--- Start ---

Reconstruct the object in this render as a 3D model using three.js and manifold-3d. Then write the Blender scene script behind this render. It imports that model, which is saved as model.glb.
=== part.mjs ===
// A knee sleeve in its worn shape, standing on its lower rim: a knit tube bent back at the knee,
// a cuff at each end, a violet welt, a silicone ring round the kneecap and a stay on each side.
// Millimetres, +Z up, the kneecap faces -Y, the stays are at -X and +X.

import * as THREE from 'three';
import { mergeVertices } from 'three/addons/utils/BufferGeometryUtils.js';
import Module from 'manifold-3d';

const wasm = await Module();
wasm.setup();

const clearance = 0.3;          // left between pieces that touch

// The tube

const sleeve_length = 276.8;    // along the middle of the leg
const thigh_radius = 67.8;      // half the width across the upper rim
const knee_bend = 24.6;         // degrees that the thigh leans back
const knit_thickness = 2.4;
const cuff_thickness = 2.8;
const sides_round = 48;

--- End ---
--- Start ---

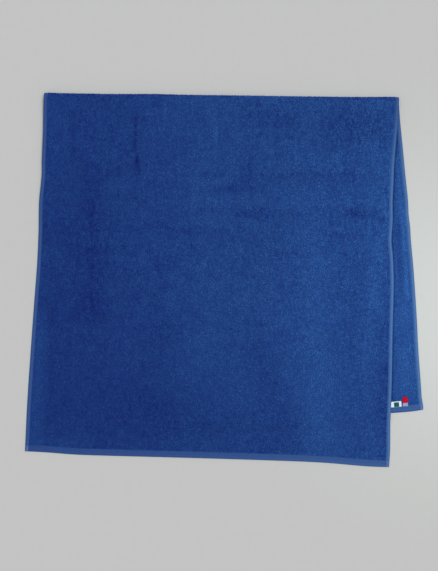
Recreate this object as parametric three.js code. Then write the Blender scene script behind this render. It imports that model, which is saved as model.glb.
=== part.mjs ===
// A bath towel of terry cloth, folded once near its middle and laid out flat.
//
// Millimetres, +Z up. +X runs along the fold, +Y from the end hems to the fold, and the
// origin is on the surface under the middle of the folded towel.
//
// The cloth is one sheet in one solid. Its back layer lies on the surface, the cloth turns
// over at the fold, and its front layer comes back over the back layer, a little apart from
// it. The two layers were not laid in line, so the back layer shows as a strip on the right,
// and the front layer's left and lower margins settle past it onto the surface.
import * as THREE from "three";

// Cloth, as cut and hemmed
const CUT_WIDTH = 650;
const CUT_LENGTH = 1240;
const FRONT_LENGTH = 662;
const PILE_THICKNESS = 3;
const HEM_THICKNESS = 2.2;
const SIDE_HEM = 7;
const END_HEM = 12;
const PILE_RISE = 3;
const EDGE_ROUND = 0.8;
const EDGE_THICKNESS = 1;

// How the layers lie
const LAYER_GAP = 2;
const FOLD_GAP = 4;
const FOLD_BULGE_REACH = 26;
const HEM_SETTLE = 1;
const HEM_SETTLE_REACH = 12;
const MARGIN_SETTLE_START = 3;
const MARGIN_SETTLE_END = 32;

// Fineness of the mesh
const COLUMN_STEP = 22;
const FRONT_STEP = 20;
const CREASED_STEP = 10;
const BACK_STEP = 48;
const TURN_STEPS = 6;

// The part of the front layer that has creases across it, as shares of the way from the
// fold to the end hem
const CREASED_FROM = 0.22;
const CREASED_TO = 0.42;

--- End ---

PROBLEM REQUIREMENTS –
Exactly and only the lines from the line with "Recreate this object" to the line with "const CREASED_TO = 0.42;", both included, are to be printed.

RESULT OF THIS TASK –
Recreate this object as parametric three.js code. Then write the Blender scene script behind this render. It imports that model, which is saved as model.glb.
=== part.mjs ===
// A bath towel of terry cloth, folded once near its middle and laid out flat.
//
// Millimetres, +Z up. +X runs along the fold, +Y from the end hems to the fold, and the
// origin is on the surface under the middle of the folded towel.
//
// The cloth is one sheet in one solid. Its back layer lies on the surface, the cloth turns
// over at the fold, and its front layer comes back over the back layer, a little apart from
// it. The two layers were not laid in line, so the back layer shows as a strip on the right,
// and the front layer's left and lower margins settle past it onto the surface.
import * as THREE from "three";

// Cloth, as cut and hemmed
const CUT_WIDTH = 650;
const CUT_LENGTH = 1240;
const FRONT_LENGTH = 662;
const PILE_THICKNESS = 3;
const HEM_THICKNESS = 2.2;
const SIDE_HEM = 7;
const END_HEM = 12;
const PILE_RISE = 3;
const EDGE_ROUND = 0.8;
const EDGE_THICKNESS = 1;

// How the layers lie
const LAYER_GAP = 2;
const FOLD_GAP = 4;
const FOLD_BULGE_REACH = 26;
const HEM_SETTLE = 1;
const HEM_SETTLE_REACH = 12;
const MARGIN_SETTLE_START = 3;
const MARGIN_SETTLE_END = 32;

// Fineness of the mesh
const COLUMN_STEP = 22;
const FRONT_STEP = 20;
const CREASED_STEP = 10;
const BACK_STEP = 48;
const TURN_STEPS = 6;

// The part of the front layer that has creases across it, as shares of the way from the
// fold to the end hem
const CREASED_FROM = 0.22;
const CREASED_TO = 0.42;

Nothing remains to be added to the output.